SUCAM,
the sugar campaign for change advocacy group, today laid out multiple
legal breaches within Kenya’s draft sugar regulations in an alert to the
Ministry of Agriculture’s Sugar Industry Task Force of the need to be
vigilant in observing Kenya’s constitution, trade agreements, and
existing legal framework.
In
one of multiple legal breaches, SUCAM drew attention to the requirement
in the existing draft agreement that all farmers and millers be members
of apex bodies in order to engage in sugar production.
“This
requirement flies in the face of the “freedom to be members” of
associations as spelt out in section 14 of the Crops Act as well as
Article 36 (2) of the Constitution, which guarantees the right that “a
person shall not be compelled to join an association of any kind”,” said
Hon. Saulo Busolo SUCAM Chairman.
“To
be clear, it is within the boundaries of the law to recommend that
farmers join an association, but it is literally beyond the authority of
the Ministry of Agriculture to dictate compulsory membership of any
association,” said Saulo Busolo SUCAM Chairman.
“Yet
these draft regulations encompass multiple such adventures into
extended authority, anti-competition, and legislative breach.”
Under
the Statutory Instruments Act, 2013, all regulation must be accompanied
by a Regulatory Impact Statement that includes an explanation of the
effect of the proposed legislation.
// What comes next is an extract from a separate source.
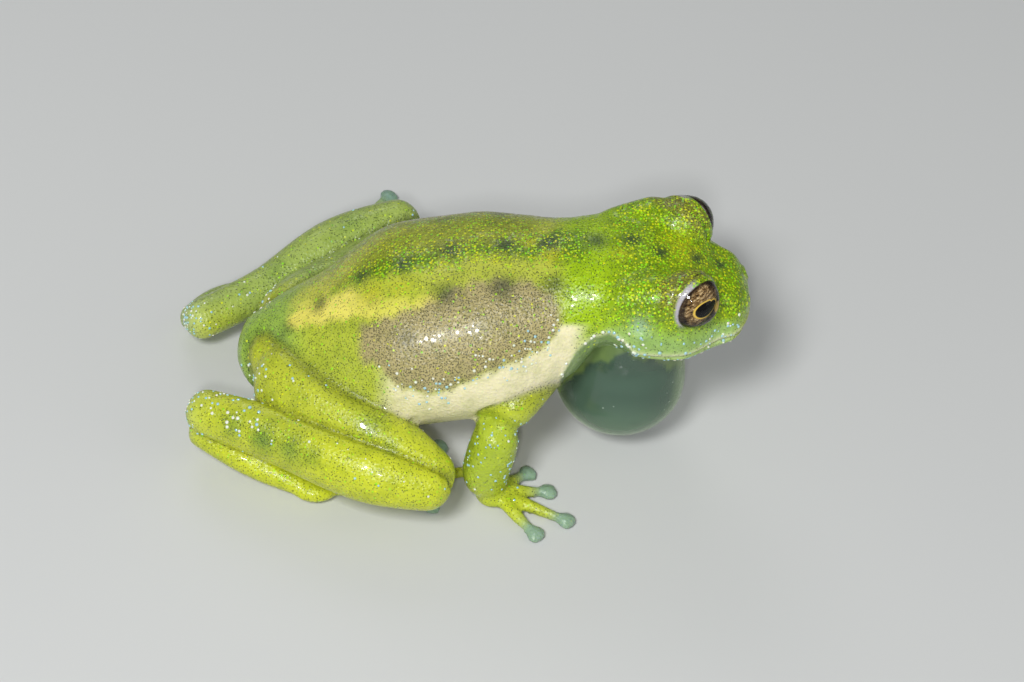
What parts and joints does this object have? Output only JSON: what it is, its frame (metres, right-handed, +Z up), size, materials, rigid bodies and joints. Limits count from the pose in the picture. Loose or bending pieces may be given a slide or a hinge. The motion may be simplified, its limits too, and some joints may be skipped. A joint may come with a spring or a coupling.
{
  "type": "glass frog",
  "caption": "Life-size glass frog at rest: flat broad head, raised eyes, swollen throat sac, folded hind legs and webbed feet with discs on the toes.",
  "frame": {"origin": "middle of the bounding box's base, on the floor the frog stands on", "axes": "+X towards the snout, +Y to the frog's left, +Z up"},
  "size_m": [0.026, 0.0236, 0.0122],
  "materials": {
    "skin": "moist translucent yellow-green frog skin",
    "sac_membrane": "thin moist see-through membrane",
    "eye": "wet glossy eyeball"
  },
  "bodies": {
    "root": {"trunk": "skin", "head": "skin", "vocal_sac": "sac_membrane", "eye_right": "eye", "arm_upper_right": "skin", "forearm_right": "skin", "hand_right": "skin", "thigh_right": "skin", "shank_right": "skin", "tarsus_right": "skin", "foot_right": "skin", "eye_left": "eye", "arm_upper_left": "skin", "forearm_left": "skin", "hand_left": "skin", "thigh_left": "skin", "shank_left": "skin", "tarsus_left": "skin", "foot_left": "skin"}
  },
  "joints": []
}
Yet the draft sugar regulations,
having used an alternative template instead of the legal template for an
impact statement, failed to explain the effect of the regulations.
“Considering
the deleterious effect that many of the proposed regulations are set to
have, it may be no coincidence that the regulations further breach the
statutory process in failing to lay out the effect of the rules,” said
Saulo.
“But
if the legislators are unable to explain the effects of the
regulations, how did they determine that these were desirable rules to
have? What were the criteria? We simply have no sight of what these
regulations were designed to achieve.”
The
Statutory Instruments Act, 2013 was also breached through the omission
of any cost benefit analysis from the regulations and in the failure to
examine any alternative means for securing the same (unstated) outcomes.
“All
told, the draft that is now being reviewed appears to be a journey
through breached process, breached constitution, and multiple breached
acts and international agreements, all in pursuit of objectives that are
neither identified or explained as the effects of the regulations,”
said Saulo.
“This
makes it imperative for the taskforce now reviewing these proposals to
be vigilant in observing Kenyan and international law and in ensuring
that their own recommendations comply with the aims and outcomes of the
nation’s body of preceding legislation.”